> **Provided entries**:
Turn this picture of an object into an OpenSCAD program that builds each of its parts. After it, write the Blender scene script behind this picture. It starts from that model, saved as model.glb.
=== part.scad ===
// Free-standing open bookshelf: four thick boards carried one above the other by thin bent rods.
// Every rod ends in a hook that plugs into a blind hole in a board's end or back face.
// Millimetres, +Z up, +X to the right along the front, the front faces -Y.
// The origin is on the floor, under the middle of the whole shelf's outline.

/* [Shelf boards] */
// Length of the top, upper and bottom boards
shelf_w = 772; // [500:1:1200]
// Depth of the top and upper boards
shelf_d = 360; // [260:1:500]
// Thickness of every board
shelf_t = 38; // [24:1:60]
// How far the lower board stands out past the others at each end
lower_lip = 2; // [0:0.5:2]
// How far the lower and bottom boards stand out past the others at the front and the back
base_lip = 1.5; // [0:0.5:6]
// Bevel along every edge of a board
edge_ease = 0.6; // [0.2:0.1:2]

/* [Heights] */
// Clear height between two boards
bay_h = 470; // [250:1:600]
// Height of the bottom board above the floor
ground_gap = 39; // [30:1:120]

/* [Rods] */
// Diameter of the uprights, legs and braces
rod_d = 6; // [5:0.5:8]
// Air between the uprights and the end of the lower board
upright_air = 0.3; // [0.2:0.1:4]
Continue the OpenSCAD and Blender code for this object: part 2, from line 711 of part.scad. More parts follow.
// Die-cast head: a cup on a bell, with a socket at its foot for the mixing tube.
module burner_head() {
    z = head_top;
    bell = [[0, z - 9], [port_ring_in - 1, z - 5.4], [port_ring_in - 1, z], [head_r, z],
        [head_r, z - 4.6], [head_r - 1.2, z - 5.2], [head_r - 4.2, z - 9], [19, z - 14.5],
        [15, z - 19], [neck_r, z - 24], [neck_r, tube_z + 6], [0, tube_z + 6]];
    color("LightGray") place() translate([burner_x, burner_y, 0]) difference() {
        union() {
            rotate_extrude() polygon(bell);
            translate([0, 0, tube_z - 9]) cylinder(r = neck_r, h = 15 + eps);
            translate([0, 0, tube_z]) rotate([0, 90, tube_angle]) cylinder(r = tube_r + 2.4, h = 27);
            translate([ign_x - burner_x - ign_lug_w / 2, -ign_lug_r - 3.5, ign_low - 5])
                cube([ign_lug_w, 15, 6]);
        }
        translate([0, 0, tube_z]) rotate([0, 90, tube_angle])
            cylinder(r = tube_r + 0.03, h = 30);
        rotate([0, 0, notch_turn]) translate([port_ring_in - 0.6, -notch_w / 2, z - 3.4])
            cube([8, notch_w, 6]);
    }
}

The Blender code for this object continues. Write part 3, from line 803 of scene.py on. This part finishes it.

> **Do this**: Return exactly the leading lines of the listing, stopping after the line in which "whole shelf's outline." occurs.

> **Task solution**:
Turn this picture of an object into an OpenSCAD program that builds each of its parts. After it, write the Blender scene script behind this picture. It starts from that model, saved as model.glb.
=== part.scad ===
// Free-standing open bookshelf: four thick boards carried one above the other by thin bent rods.
// Every rod ends in a hook that plugs into a blind hole in a board's end or back face.
// Millimetres, +Z up, +X to the right along the front, the front faces -Y.
// The origin is on the floor, under the middle of the whole shelf's outline.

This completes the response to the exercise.